The key weakness of the study lies in the use of a PKR inhibitor with questionable specificity. C16 has been reported to inhibit numerous other kinases including cyclin CDKs and GSK3α and -β, and this means that the conclusions of this study with respect to the role of PKR are highly questionable. The rationale for the dose used was not provided (and is lower than used in other publications with C16), and in the absence of drug exposure data and assessment of target engagement, it is difficult to ascertain whether substantial inhibition of PKR was achieved.

A second key weakness lies in the identification of the PT-Mito cell cluster. Though the authors provide some rationale for the identification of this specific cell type, it seems equally plausible the cells merely reflect a high background capture of mitochondria in a subset of droplets. The IHC analysis that was provided is not convincing enough to support the claim and more careful high resolution imaging and in situ hybridization (with appropriate quantitation) will be needed to provide substantive support for the presence of a proximal tubule cell type with mitochondrial transcript that are trafficked to the nucleus.

Reviewer #2 (Public Review):

Summary:
Numerous studies by the authors and other groups have demonstrated an important role for HIV gene expression kidney cells in promoting progressive chronic kidney disease, especially HIV-associated nephropathy.

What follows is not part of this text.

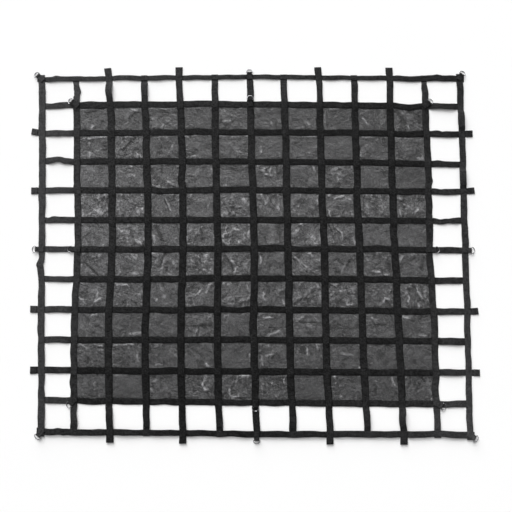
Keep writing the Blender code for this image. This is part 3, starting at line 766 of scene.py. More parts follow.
    (10.15, 10.58, 10.30, 10.68, 0, 4, -0.5),
    (10.20, 10.77, 10.80, 10.85, 0, 7, 0.2),
    (10.82, 10.72, 10.86, 10.85, 0, 7, 0.4),
    (10.35, 10.55, 10.60, 10.42, 0, 6, -0.3),
)

# Sewing: its stitches, the boxes on crossings and loops, and the two rows across a tab.
STITCH_PITCH = 4.2 * MM
STITCH_LENGTH = 3.4 * MM
STITCH_RADIUS = 0.38 * MM
BOX_ALONG = 25.0 * MM
BOX_ACROSS = 26.0 * MM
LOOP_BOX = 20.0 * MM
LOOP_BOX_FROM_TAIL = 3.0 * MM
TAB_SEAM = 30.0 * MM
TAB_SEAM_FROM_FOLD = 7.0 * MM
TAB_SEAM_FROM_TAIL = 5.0 * MM
# How many cells off a seam reads the way of its strap.
SEAM_AIM = 0.05

# Rings.
WIRE_SIDES = 14
RING_ARC_STEPS = 36
CORNER_STEPS = 6

# Light: the room's own glow, and broad lights as name, strength, width in degrees and way.
ROOM_STRENGTH = 0.30
LIGHTS = (
    ("low_far_light", 4.76, 46, (0.28, -0.87, -0.38)),
    ("high_far_light", 0.824, 24, (0.20, -0.49, -0.85)),
)

# The photograph's view: a camera tilted from the near side, and its distance to the grid.
CAMERA_TILT = math.radians(6.5)
CAMERA_DISTANCE = 4.5
CAMERA_LENS = 55.77
CAMERA_SHIFT = (0.001, -0.0098)
CAMERA_REACH = 100
FLOOR_HALF = 9.0


# ---------------------------------------------------------------------------------------------
# The laid grid.


def smooth(t):
    """0 to 1 with a soft start and end."""
    t = min(max(t, 0.0), 1.0)
    return t * t * (3 - 2 * t)


def between(row, station):
    """A smooth curve through a table row's five values, read at a row or column number."""
    along = min(max(station / STATION_STEP, 0.0), len(row) - 1)
    k = min(int(along), len(row) - 2)
    t = along - k
    a, b = row[k], row[k + 1]
    before = row[k - 1] if k > 0 else 2 * a - b
    after = row[k + 2] if k + 2 < len(row) else 2 * b - a
    slope_a = (b - before) / 2
    slope_b = (after - a) / 2
    lean_a = slope_a * t * (1 - t) * (1 - t)
    lean_b = slope_b * t * t * (1 - t)
    return a + (b - a) * smooth(t) + lean_a - lean_b


def local(changes, number, at, column=0):
    """What a table of (strap, station, half length, amounts) adds to a strap at a station: the
    first amount, or another column of them."""
    total = 0.0
    for strap_number, centre, half_length, *amounts in changes:
        if strap_number == number:
            total += amounts[column] * smooth(1 - abs(at - centre) / half_length)
    return total


def kink(kinks, number, at):
    """The sideways kink of a strap at a station, in mm."""
    changes = [(strap_number, centre, KINK_REACH, mm) for strap_number, centre, mm in kinks]
    return local(changes, number, at)


def vertical_x(col, row):
    """How far right a vertical strap lies at a row, from the middle one's even place."""
    shift = between(VERTICAL_SHIFT[col], row) + kink(VERTICAL_KINKS, col, row)
    return (col - MIDDLE) * COL_PITCH + shift * MM


def horizontal_y(row, col):
    """How far towards the far edge a horizontal strap lies at a column."""
    shift = between(HORIZONTAL_SHIFT[row], col) + kink(HORIZONTAL_KINKS, row, col)
    return (MIDDLE - row) * ROW_PITCH + shift * MM


def mixed(along, value_at):
    """value_at(whole number) carried straight between its neighbours and past the last one."""
    k = min(max(math.floor(along), 0), LAST - 1)
    a, b = value_at(k), value_at(k + 1)
    return a + (b - a) * (along - k)


def place(row, col):
    """The point of the laid net at (row, col), with the straps' wandering in it."""
    x = mixed(col, lambda k: vertical_x(k, row))
    y = mixed(row, lambda k: horizontal_y(k, col))
    return Vector((x, y, 0.0)) + GRID_MIDDLE


def goes_under_border(col):
    """A vertical strap with no tab and no ring ends under the far and near border straps."""
    return col % 2 == 1


def horizontal_height(row, col):
    """The underside of a horizontal strap at a half-cell station."""
    if row in (0, LAST):
        crossing = col == int(col) and goes_under_border(int(col))
        return HORIZONTAL_OVER_ENDS if crossing else 0.0
    if MESH_FIRST < col < MESH_LAST:
        return HORIZONTAL_ON_MESH
    if col in (MESH_FIRST, MESH_LAST):
        return HORIZONTAL_AT_MESH_EDGE
    return 0.0


def vertical_height(col, row):
    """The underside of a vertical strap at a half-cell station."""
    on_crossing = row == int(row)
    over_mesh = MESH_FIRST <= col <= MESH_LAST and MESH_FIRST <= row <= MESH_LAST
    if not on_crossing:
        return HORIZONTAL_ON_MESH if over_mesh else 0.0
    if over_mesh:
        at_edge = col in (MESH_FIRST, MESH_LAST) or row in (MESH_FIRST, MESH_LAST)
        return VERTICAL_AT_MESH_EDGE if at_edge else VERTICAL_OVER_MESH
    if row in (0, LAST) and goes_under_border(col):
        return 0.0
    return VERTICAL_OVER_OPEN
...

The authors had previously demonstrated a role for protein kinase R (PKR) in a non-HIV transgenic model of kidney disease (Okamoto, Commun Bio, 2021). In this study, the authors used innovative techniques including bulk and single nuclear RNAseq to demonstrate that mice expressing a replication-incompetent HIV transgene have prominent dysregulation of mitochondrial gene expression and activation of PKR and that treatment of these mice with a small molecule PKR inhibitor ameliorated the kidney disease phenotype in HIV-transgenic mice. They also identified STAT3 as a key upstream regulator of kidney injury in this model, which is consistent with previously published studies. Other important advances include identifying the kidney cell types that express the HIV transgene and have dysregulation of cellular pathways.

Strengths:
Major strengths of the study include the use of a wide variety of state-of-the-art molecular techniques to generate important new data on the pathogenesis of kidney injury in this commonly used model of kidney disease and the identification of PKR as a potential druggable target for the treatment of HIV-induced kidney disease. The authors also identify a potential novel cell type within the kidney characterized by high expression of mitochondrial genes.

Weaknesses:
Though the HIV-transgenic model used in these studies results in a phenotype that is very similar to HIV-associated nephropathy in humans, the model has several limitations that may prevent direct translation to human disease, including the fact that mice lack several genetic factors that are important contributors to HIV and kidney pathogenesis in humans. Additional studies are therefore needed to confirm these findings in human kidney disease.